* [Supplied material]:
● ● ● ● ●
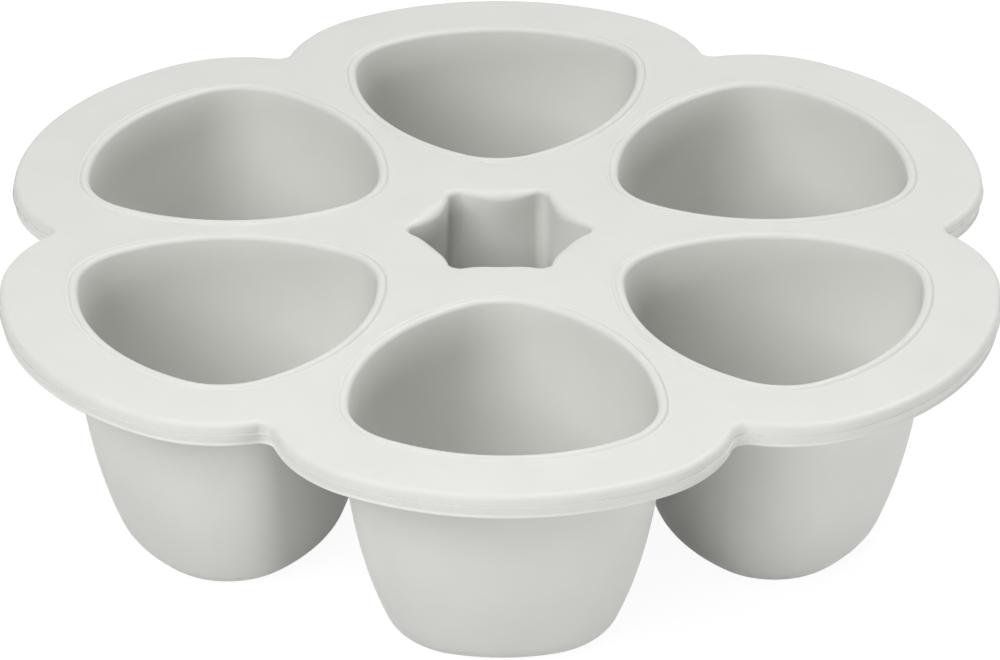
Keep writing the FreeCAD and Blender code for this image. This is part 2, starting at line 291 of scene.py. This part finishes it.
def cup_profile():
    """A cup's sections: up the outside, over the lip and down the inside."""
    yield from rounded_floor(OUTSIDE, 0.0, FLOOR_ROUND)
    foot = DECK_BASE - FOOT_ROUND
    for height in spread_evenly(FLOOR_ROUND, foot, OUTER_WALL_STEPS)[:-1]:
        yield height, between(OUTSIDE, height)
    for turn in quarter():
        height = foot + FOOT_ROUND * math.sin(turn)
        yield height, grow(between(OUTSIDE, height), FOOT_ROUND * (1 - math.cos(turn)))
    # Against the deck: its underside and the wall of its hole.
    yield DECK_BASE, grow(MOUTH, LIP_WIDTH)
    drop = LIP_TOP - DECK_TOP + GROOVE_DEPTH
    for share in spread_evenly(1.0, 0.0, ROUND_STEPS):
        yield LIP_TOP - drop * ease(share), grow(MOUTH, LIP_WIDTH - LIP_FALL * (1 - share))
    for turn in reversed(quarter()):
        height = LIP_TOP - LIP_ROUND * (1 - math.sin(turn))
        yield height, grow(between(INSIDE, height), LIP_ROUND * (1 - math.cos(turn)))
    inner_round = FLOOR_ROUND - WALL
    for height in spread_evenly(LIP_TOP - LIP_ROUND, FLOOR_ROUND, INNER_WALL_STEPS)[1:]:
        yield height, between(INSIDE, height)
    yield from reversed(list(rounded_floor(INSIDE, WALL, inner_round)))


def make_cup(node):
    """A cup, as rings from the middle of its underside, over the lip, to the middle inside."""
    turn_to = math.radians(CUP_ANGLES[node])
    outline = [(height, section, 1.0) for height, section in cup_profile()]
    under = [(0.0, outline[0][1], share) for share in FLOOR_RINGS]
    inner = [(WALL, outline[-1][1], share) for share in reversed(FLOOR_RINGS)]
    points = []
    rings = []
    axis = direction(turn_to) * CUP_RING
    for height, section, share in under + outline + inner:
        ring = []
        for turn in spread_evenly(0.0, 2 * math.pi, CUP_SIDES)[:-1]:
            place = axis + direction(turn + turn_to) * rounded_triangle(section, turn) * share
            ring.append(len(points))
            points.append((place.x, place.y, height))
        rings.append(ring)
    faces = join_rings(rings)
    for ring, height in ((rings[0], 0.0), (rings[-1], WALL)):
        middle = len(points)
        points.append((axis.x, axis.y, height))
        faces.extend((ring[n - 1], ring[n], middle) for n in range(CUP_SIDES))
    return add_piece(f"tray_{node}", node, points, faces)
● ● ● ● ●
* [Directions for this task]:
In the listing above, reproduce the first line and each one after it through the line that contains "reversed(list(rounded_floor(INSIDE, WALL, inner_round)))".

* [Solution for this task]:
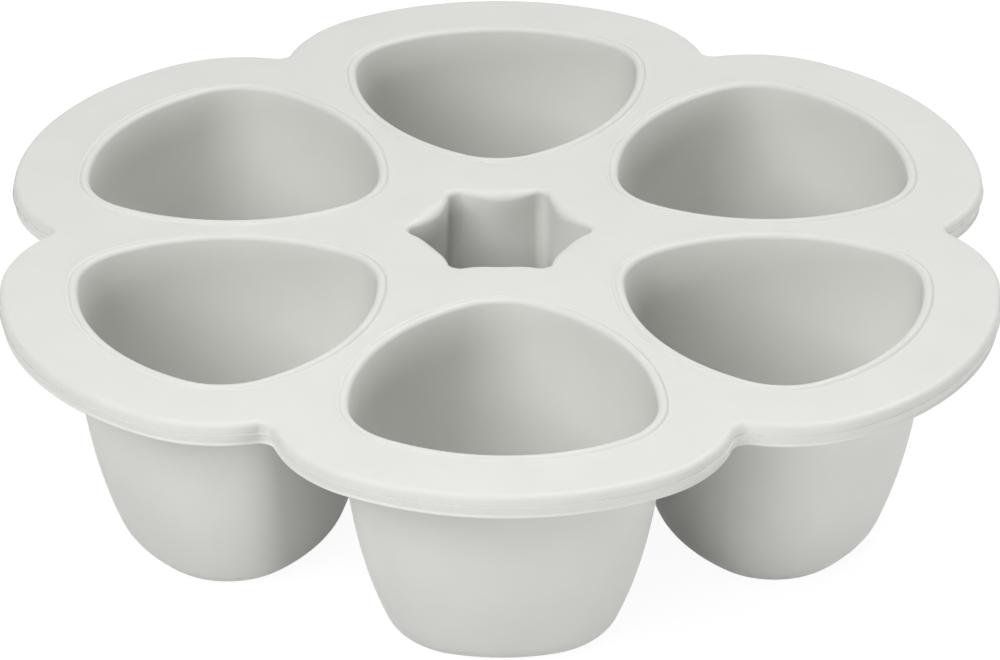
Keep writing the FreeCAD and Blender code for this image. This is part 2, starting at line 291 of scene.py. This part finishes it.
def cup_profile():
    """A cup's sections: up the outside, over the lip and down the inside."""
    yield from rounded_floor(OUTSIDE, 0.0, FLOOR_ROUND)
    foot = DECK_BASE - FOOT_ROUND
    for height in spread_evenly(FLOOR_ROUND, foot, OUTER_WALL_STEPS)[:-1]:
        yield height, between(OUTSIDE, height)
    for turn in quarter():
        height = foot + FOOT_ROUND * math.sin(turn)
        yield height, grow(between(OUTSIDE, height), FOOT_ROUND * (1 - math.cos(turn)))
    # Against the deck: its underside and the wall of its hole.
    yield DECK_BASE, grow(MOUTH, LIP_WIDTH)
    drop = LIP_TOP - DECK_TOP + GROOVE_DEPTH
    for share in spread_evenly(1.0, 0.0, ROUND_STEPS):
        yield LIP_TOP - drop * ease(share), grow(MOUTH, LIP_WIDTH - LIP_FALL * (1 - share))
    for turn in reversed(quarter()):
        height = LIP_TOP - LIP_ROUND * (1 - math.sin(turn))
        yield height, grow(between(INSIDE, height), LIP_ROUND * (1 - math.cos(turn)))
    inner_round = FLOOR_ROUND - WALL
    for height in spread_evenly(LIP_TOP - LIP_ROUND, FLOOR_ROUND, INNER_WALL_STEPS)[1:]:
        yield height, between(INSIDE, height)
    yield from reversed(list(rounded_floor(INSIDE, WALL, inner_round)))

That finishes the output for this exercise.